We already mentioned using ENI to preserve the IP addresses assigned to the seed nodes. You need to create an ENI with a static private IP address per seed node and add it to the seed list. Automation can then attach the ENI to the new instance provisioned by the auto scaling group instead of the failed one.
You may scale bastion hosts in the same manner as Cassandra nodes, but you cannot do so with the OpsCenter nodes. They have a master-slave configuration, and the master node has to have a static IP mapped to it. However, you can leverage an Elastic IP address for that.

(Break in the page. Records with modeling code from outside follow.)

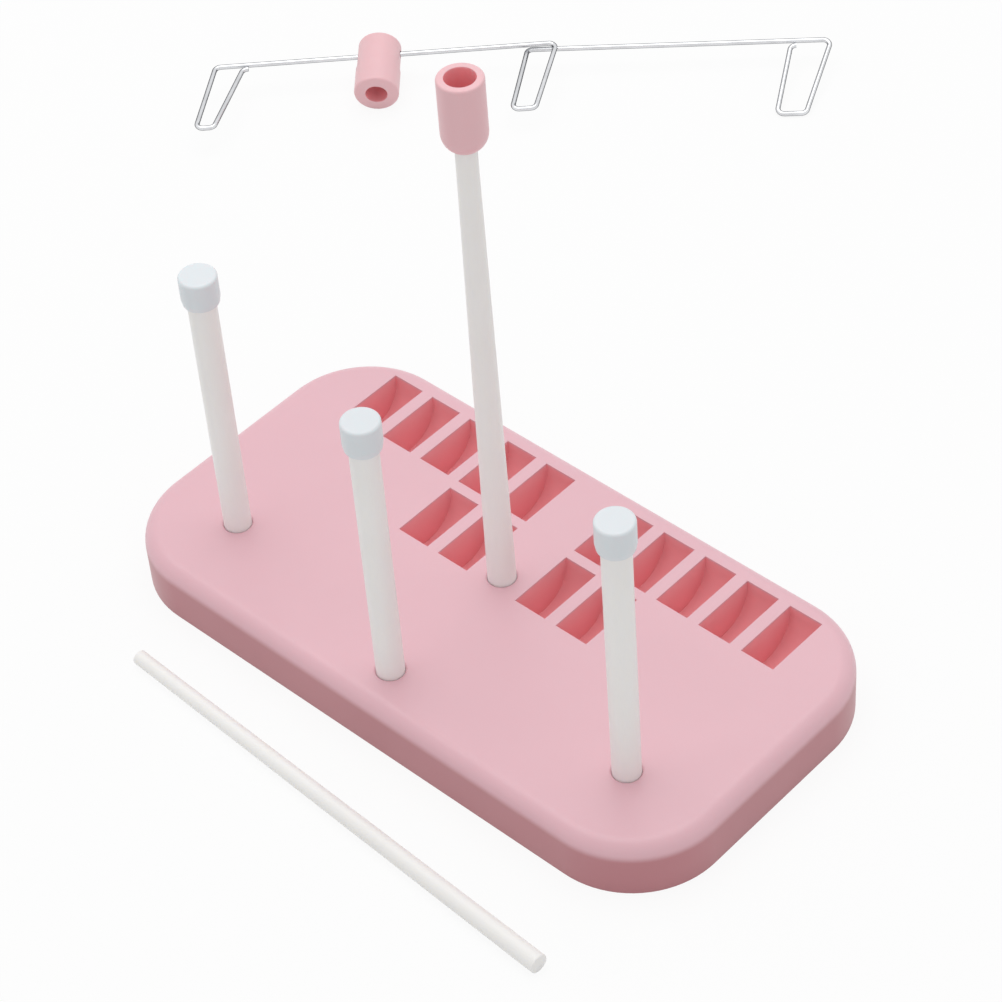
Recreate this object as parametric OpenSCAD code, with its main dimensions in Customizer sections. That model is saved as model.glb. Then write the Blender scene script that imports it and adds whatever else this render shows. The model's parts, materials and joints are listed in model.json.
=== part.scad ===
// Thread rack for three spools, laid out with its two-part mast taken apart.
// Millimetres. The origin is the middle of the base on the table, +Z is up,
// +X runs along the base's long side and +Y points to the bobbin pockets at the back.
// The base stands with its three spool pins and the lower mast. The upper mast lies in
// front of it, and the wire thread guide with its sleeve lies behind it.

/* [Base] */
// Length of the base along X
base_len = 240; // [225:1:280]
// Depth of the base along Y
base_depth = 125.4; // [120:0.2:150]
// Height of the base
base_h = 20.7; // [20.4:0.1:26]
// Radius of the base's corners seen from above
corner_r = 33; // [12:0.5:45]
// Radius of the rounding along the base's top edge
edge_r = 5.7; // [3:0.1:8]
// Thickness of the base's top plate and outer wall
skin_t = 2.4; // [1.6:0.1:3]
// Thickness of the ribs under the base
rib_t = 1.8; // [1.2:0.1:3]
// Height of the ribs' lower edges above the table
rib_lift = 2; // [1:0.5:6]

/* [Bobbin pockets] */
// Width of one pocket along X
pocket_w = 13; // [10:0.1:14]
// Length of one pocket along Y
pocket_len = 25.2; // [22:0.1:28]
// Depth of one pocket at its middle
pocket_depth = 15.6; // [14.2:0.1:17.6]
// Plastic left between two pockets of a row
pocket_web = 4.8; // [3:0.1:6]
// Wall round and under a pocket
pocket_wall = 2.05; // [1.4:0.05:2.2]
// Distance from the middle of the base to the nearest pockets
pocket_aisle = 10.8; // [10:0.1:14]
// Distance from the base's back edge to the back row
pocket_margin = 7.6; // [6:0.1:12]
// Pockets in one half of the back row
back_pockets = 5; // [1:1:5]
// Pockets in one half of the front row
front_pockets = 2; // [1:1:5]

/* [Spool pins] */
// Diameter of a spool pin
pin_d = 9.5; // [7:0.1:11]
// Height of a pin's bare end above the base's top
pin_rise = 107; // [80:1:130]
// Distance of the outer pins from the middle along X
pin_side_x = 86.4; // [70:0.1:90]
// Place of the outer pins along Y
pin_side_y = -31.5; // [-36:0.1:-22]
// Place of the middle pin along Y
pin_front_y = -47.3; // [-48:0.1:-30]
// Width of the slope at a pin's ends
pin_chamfer = 0.6; // [0.2:0.1:1.2]

/* [Sockets] */
// Depth of the holes that hold the pins and the mast
socket_depth = 16; // [12:0.5:17]
// Gap all round a pin or a mast in its hole
socket_clear = 0.1; // [0.05:0.01:0.3]
// Wall round a hole under the base
socket_wall = 2.4; // [1.6:0.1:2.8]
// Plastic under the floor of a pin's hole
socket_floor = 2; // [1.2:0.1:3]
// Width of the slope round a hole's mouth
socket_mouth = 0.5; // [0.2:0.1:1]

/* [Pin caps] */
// Diameter of a cap
cap_d = 12.7; // [12:0.1:16]
// Height of a cap
cap_h = 11; // [8:0.5:16]
// Plastic above the pin inside a cap
cap_top = 3; // [1.5:0.1:4]
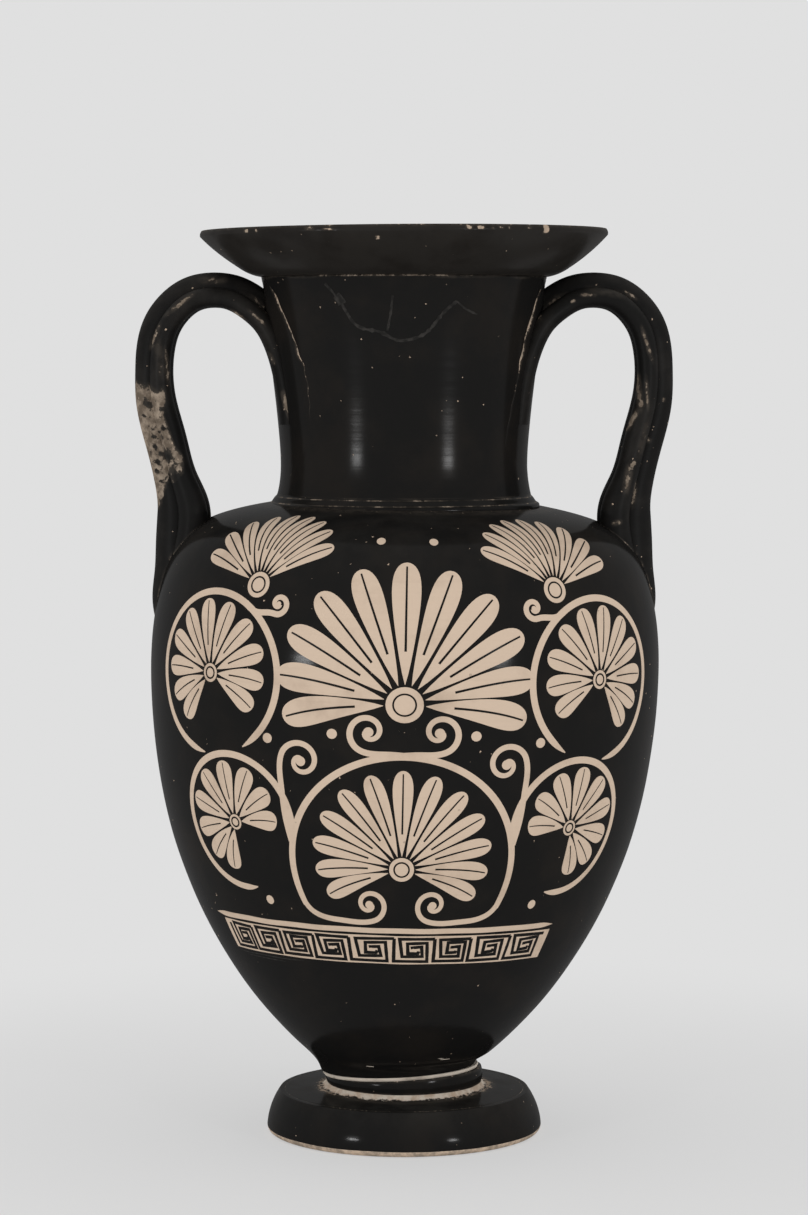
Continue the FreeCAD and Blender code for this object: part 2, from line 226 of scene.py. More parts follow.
def volume_of(points, faces):
    """A sixth of the sum, over all triangles of all faces, of corner . (corner x corner)."""
    total = 0.0
    for face_set in faces:
        for k in range(1, face_set.shape[1] - 1):
            a, b, c = points[face_set[:, 0]], points[face_set[:, k]], points[face_set[:, k + 1]]
            total += np.einsum("ij,ij->", a, np.cross(b, c)) / 6
    return total


def mesh_object(name, points, faces, material):
    """An object at the origin from points in millimetres and sets of faces."""
    mesh = bpy.data.meshes.new(name)
    mesh.from_pydata((points * MM).tolist(), [], [f for face_set in faces for f in face_set.tolist()])
    mesh.materials.append(material)
    return into_scene(name, mesh)


def make_piece(name, points, faces, material, slot, replaces=(), wear=(), sharp_deg=35):
    """A closed mesh that rides on the jar. wear is one number for each point, and those left over get 0."""
    if volume_of(points, faces) < 0:
        faces = [face_set[:, ::-1] for face_set in faces]
    piece = mesh_object(name, points, faces, material)
    mesh = piece.data
    mesh.validate()
    mesh.polygons.foreach_set("use_smooth", np.ones(len(mesh.polygons), bool))
    mesh.set_sharp_from_angle(angle=math.radians(sharp_deg))
    worn = np.zeros(len(points))
    worn[: np.size(wear)] = np.ravel(wear)
    mesh.attributes.new("wear", "FLOAT", "POINT").data.foreach_set("value", worn)
    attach(piece, "root")
    if replaces:
        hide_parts(*replaces)
    triangles = sum(len(face_set) * (face_set.shape[1] - 2) for face_set in faces)
    print(f"{name}: {triangles} triangles")


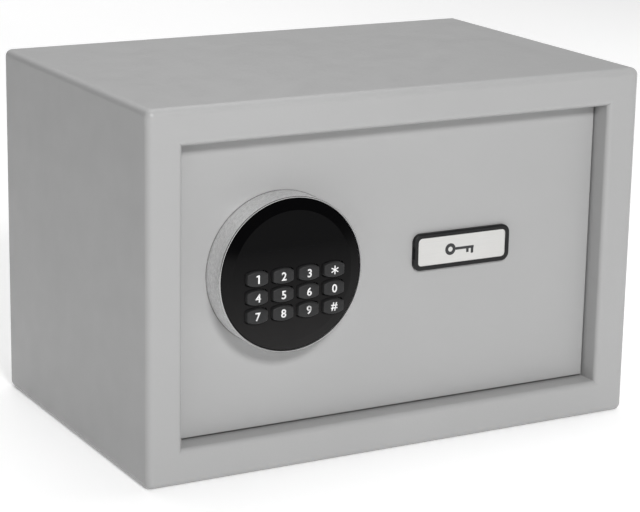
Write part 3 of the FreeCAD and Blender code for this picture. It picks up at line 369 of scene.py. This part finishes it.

For the failover, you can assign master and slave nodes individually to two different auto scaling groups with the minimum, maximum and desired size of 1. If either the master or the slave node fails, auto-scaling will restore it. The new node should become a new backup node. Automation should also detect a failover and remap the elastic IP to the new master.
To enable multi-region clusters, you need to allow multi-region communication. To achieve that, you can use a virtual private network or public IP addresses over the Internet. Remember to reconfigure the snitch. For the VPN setup, you can use either the EC2Snitch or gossippingpropertyfilesnitch. For the communication over the Internet, consider setting the snitch to EC2MultiRegionSnitch.
Set the consistency level for the multi-region clusters to LOCAL_QUORUM. This will help you avoid constructing quorum across AWS regions and increasing the latency time.
Setting up a basic Cassandra cluster in the AWS is not as hard as it may seem. AWS cloud provides tools to quickly deploy Cassandra in a scalable and fault tolerant environment. That makes Cassandra an excellent alternative to AWS DynamoDB. True, you have to manage Cassandra on your own. On the other hand, it offers you a higher level of control than other NoSQL DBs.
As usual, before you make the final choice of the tool, consider all pros and cons. But without a doubt, there’s no reason to be afraid of deploying Cassandra in the AWS cloud.